Weisberg was awarded the French Legion of Honor for his research on the legal regime of Vichy France in 2009.
In addition to his work on the Holocaust, Weisberg has published several notable books in the area of law and literature, such as “Poethics and Other Strategies of Law and Literature” (Columbia University Press, 1992), “When Lawyers Write” (Little Brown & Co., 1987), and “The Failure of the Word: the protagonist as lawyer in modern fiction” (Yale 1984).
At Cardozo, Weisberg teaches a course about law in literature, drawing upon texts such as Dostoyevsky’s “Crime and Punishment,” Dickens’ “Bleak House,” and Melville’s “Billy Budd.”

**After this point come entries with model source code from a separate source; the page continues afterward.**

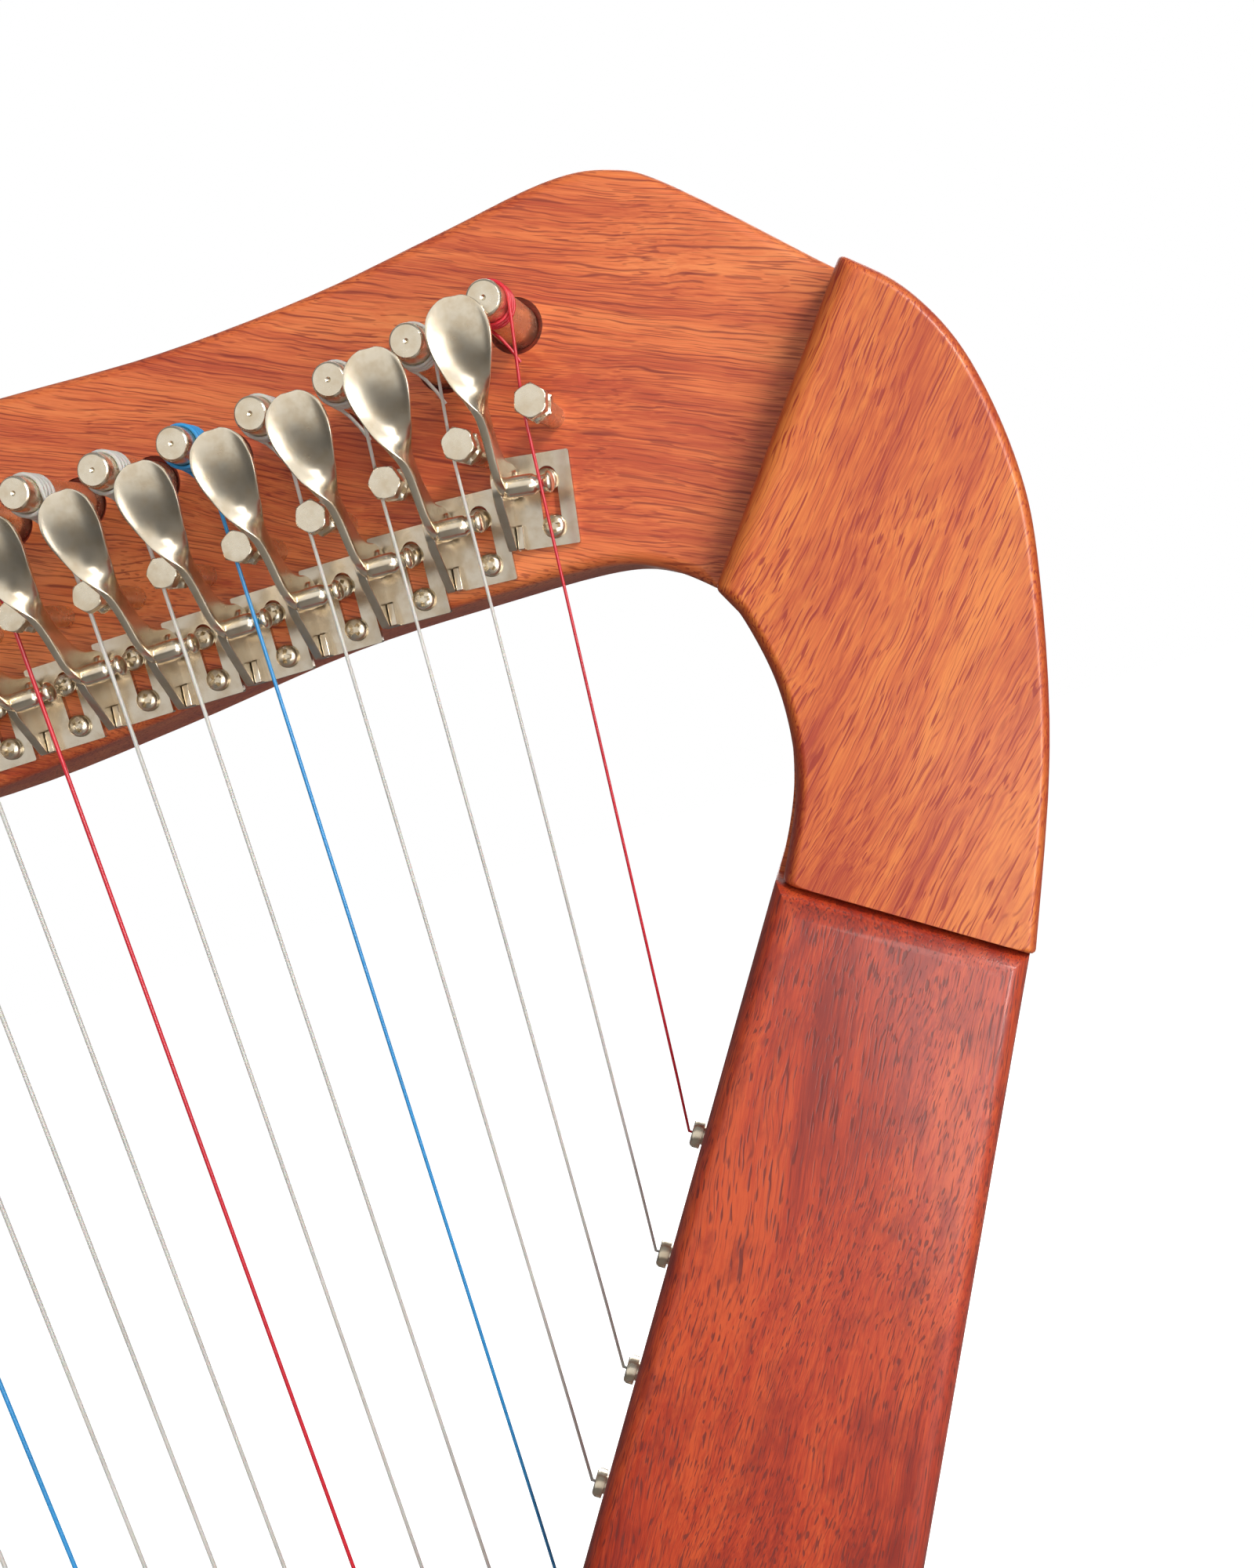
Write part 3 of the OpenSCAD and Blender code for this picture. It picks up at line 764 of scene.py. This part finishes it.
def build_tuning_pins():
    """Tapered pins with a dimpled tip in front of the neck and a square for the key behind it."""
    reach = TUNER_REACH
    tail = pin_high.y - face_y
    thickness = neck_back - face_y
    half_square = 2.5 * MM
    square_starts = -thickness - 5.2 * MM

    def section(radius, height, angle):
        if height > square_starts:
            return radius
        flat_r = half_square / max(abs(math.cos(angle)), abs(math.sin(angle)))
        return min(radius, flat_r)
    profile = [(1.8 * MM, -tail), (3.0 * MM, -tail + 0.2 * MM), (3.4 * MM, -tail + 0.9 * MM),
               (3.4 * MM, square_starts - 0.1 * MM), (3.45 * MM, square_starts),
               (PIN_R, -thickness - 4.8 * MM), (PIN_R, 0), (tuner_radius(reach * 0.5), reach * 0.5),
               (tuner_radius(reach - 0.5 * MM), reach - 0.5 * MM), (2.75 * MM, reach - 0.18 * MM),
               (2.5 * MM, reach), (0.45 * MM, reach), (0.05 * MM, reach - 0.3 * MM)]
    for index, place in enumerate(tuner_places):
        bm = bmesh.new()
        name = "tuning_pin_%02d" % (index + 1)
        add_lathe(bm, profile, out_of_neck(place, math.radians(37 * index)), segments=40, radius_at=section)
        make_piece("pin_%02d" % (index + 1), bm, [pin_nickel], name, [name], sharp=28)


PIVOT = (1.7 * MM, 4.6 * MM)        # the rivet, up and out from where the string crosses the bar
ARM_X = -6.45 * MM                  # middle of the arm, across the string
BAR_OUT = 10.75 * MM                # the bar's axis, from the neck's face


def lever_frame(joint):
    """X across the string, Y up it and Z out of the neck, from where the string crosses the lever's bar."""
    across = Vector(joint["axis"]).normalized()
    out = Vector((0, -1, 0))
    up = out.cross(across)
    origin = Vector(joint["pos_m"]) - PIVOT[0] * up - PIVOT[1] * out
    return Matrix((
        (across.x, up.x, out.x, origin.x),
        (across.y, up.y, out.y, origin.y),
        (across.z, up.z, out.z, origin.z),
        (0, 0, 0, 1)))


def spline(points, steps):
    """A smooth curve through points of any dimension."""
    out = []
    last = len(points) - 1
    for i in range(last):
        a, b, c, d = points[max(i - 1, 0)], points[i], points[i + 1], points[min(i + 2, last)]
        for k in range(steps):
            t = k / steps
            out.append([(2 * q + (r - p) * t + (2 * p - 5 * q + 4 * r - s) * t * t
                         + (3 * q - p - 3 * r + s) * t ** 3) / 2 for p, q, r, s in zip(a, b, c, d)])
    out.append(list(points[last]))
    return out


# Stations along a lever, from below the rivet to the spoon's end, in mm: up, out, across,
# half width, half thickness, twist in degrees and depth of the dish.
LEVER_STATIONS = [
    (0.9, 1.7, -6.45, 1.2, 0.78, 0, 0), (1.3, 2.5, -6.45, 2.4, 0.8, 0, 0), (1.7, 4.6, -6.45, 3.0, 0.8, 0, 0),
    (1.7, 7.4, -6.45, 3.0, 0.8, 0, 0), (1.9, 10.4, -6.45, 3.2, 0.8, 0, 0), (3.4, 12.9, -6.45, 3.0, 0.8, 0, 0),
    (6.0, 15.0, -6.45, 2.3, 0.8, 0, 0), (9.0, 16.9, -6.45, 2.05, 0.8, 0, 0),
    (11.6, 18.6, -6.5, 2.1, 0.8, -8, 0), (13.7, 20.0, -6.65, 2.5, 0.75, -42, 0.2),
    (15.8, 21.3, -6.85, 3.3, 0.7, -76, 0.6), (18.0, 22.4, -6.95, 4.2, 0.65, -88, 1.1),
    (20.4, 23.4, -7.0, 4.95, 0.62, -90, 1.4), (22.9, 24.1, -7.0, 5.2, 0.62, -90, 1.5),
    (25.2, 24.3, -7.0, 4.66, 0.62, -90, 1.25), (26.5, 24.15, -7.0, 3.75, 0.62, -90, 0.85),
    (27.4, 23.95, -7.0, 2.6, 0.6, -90, 0.45), (27.95, 23.8, -7.0, 1.3, 0.5, -90, 0.15)]


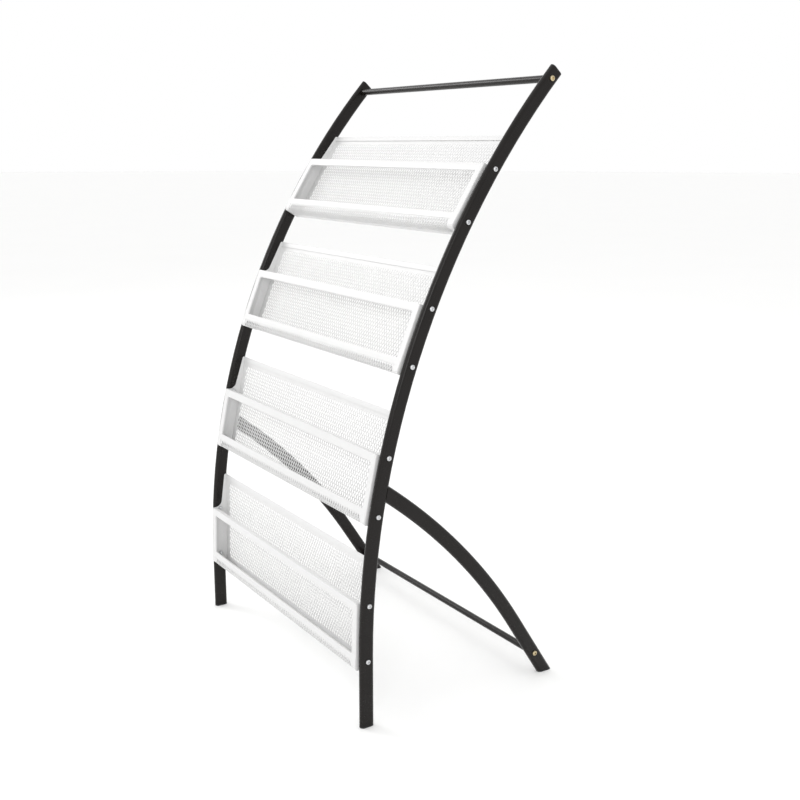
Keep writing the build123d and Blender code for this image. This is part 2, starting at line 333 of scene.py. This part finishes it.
black_plastic = bpy.data.materials.new("black_plastic")
black_plastic.use_nodes = True
cap_tree = black_plastic.node_tree
cap_shader = cap_tree.nodes["Principled BSDF"]
cap_shader.inputs["IOR"].default_value = 1.46
cap_where = cap_tree.nodes.new("ShaderNodeTexCoord")
cap_rubs = cap_tree.nodes.new("ShaderNodeGroup")
cap_rubs.node_tree = rubbed_marks
cap_rubs.inputs["Mark Scale"].default_value = 120
cap_rubs.inputs["Amount"].default_value = 0.9
cap_rubs.inputs["Floor Height"].default_value = 0.02
cap_grain = cap_tree.nodes.new("ShaderNodeTexVoronoi")
cap_grain.inputs["Scale"].default_value = 1800
cap_colour = cap_tree.nodes.new("ShaderNodeMix")
cap_colour.data_type = "RGBA"
cap_colour.inputs["A"].default_value = cap_black
cap_colour.inputs["B"].default_value = cap_scuffed
cap_rough = cap_tree.nodes.new("ShaderNodeMapRange")
cap_rough.inputs["To Min"].default_value = 0.5
cap_rough.inputs["To Max"].default_value = 0.72
cap_bump = cap_tree.nodes.new("ShaderNodeBump")
cap_bump.inputs["Strength"].default_value = 0.4
cap_bump.inputs["Distance"].default_value = 0.0001
cap_tree.links.new(cap_where.outputs["Object"], cap_rubs.inputs["Vector"])
cap_tree.links.new(cap_where.outputs["Object"], cap_grain.inputs["Vector"])
cap_tree.links.new(cap_rubs.outputs["Mask"], cap_colour.inputs["Factor"])
cap_tree.links.new(cap_colour.outputs["Result"], cap_shader.inputs["Base Color"])
cap_tree.links.new(cap_grain.outputs["Distance"], cap_rough.inputs["Value"])
cap_tree.links.new(cap_rough.outputs["Result"], cap_shader.inputs["Roughness"])
cap_tree.links.new(cap_grain.outputs["Distance"], cap_bump.inputs["Height"])
cap_tree.links.new(cap_bump.outputs["Normal"], cap_shader.inputs["Normal"])
for side in ("left", "right"):
    finish_nodes(
        black_plastic, side + "_top_end_cap", side + "_front_foot", side + "_rear_foot"
    )


# ---------------------------------------------------------------- screws and inserts of the cross tubes
# Button head socket screws, zinc plated and yellow passivated, that hold the
# two cross tubes between the side frames, and the plain inserts they bite in.

yellow_film = (0.60, 0.52, 0.33, 1)
yellow_film_pink = (0.50, 0.41, 0.26, 1)
bright_film = (0.74, 0.745, 0.75, 1)
bright_film_dull = (0.55, 0.56, 0.58, 1)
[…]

“Why are there so many lawyers in popular culture? What is it about law that makes it so compelling?” he said. “Literature provides an external critique of the law.”
Law can also be read as literature, he noted. This approach examines how judges write and lawyers interpret texts.
Weisberg also focuses on First Amendment issues, and teaches torts in Section 2 this semester.
He will only be at Georgetown this semester, and will spend most of the spring in Chicago, Paris, and Berlin to complete work on a new book. Weisberg emphasized that his time at Georgetown has been overwhelmingly positive.
“I’ve had a great experience—the students play a big part in this, and I’ve enjoyed working with wonderful colleagues and administrators as well as a terrific library staff, ” he said.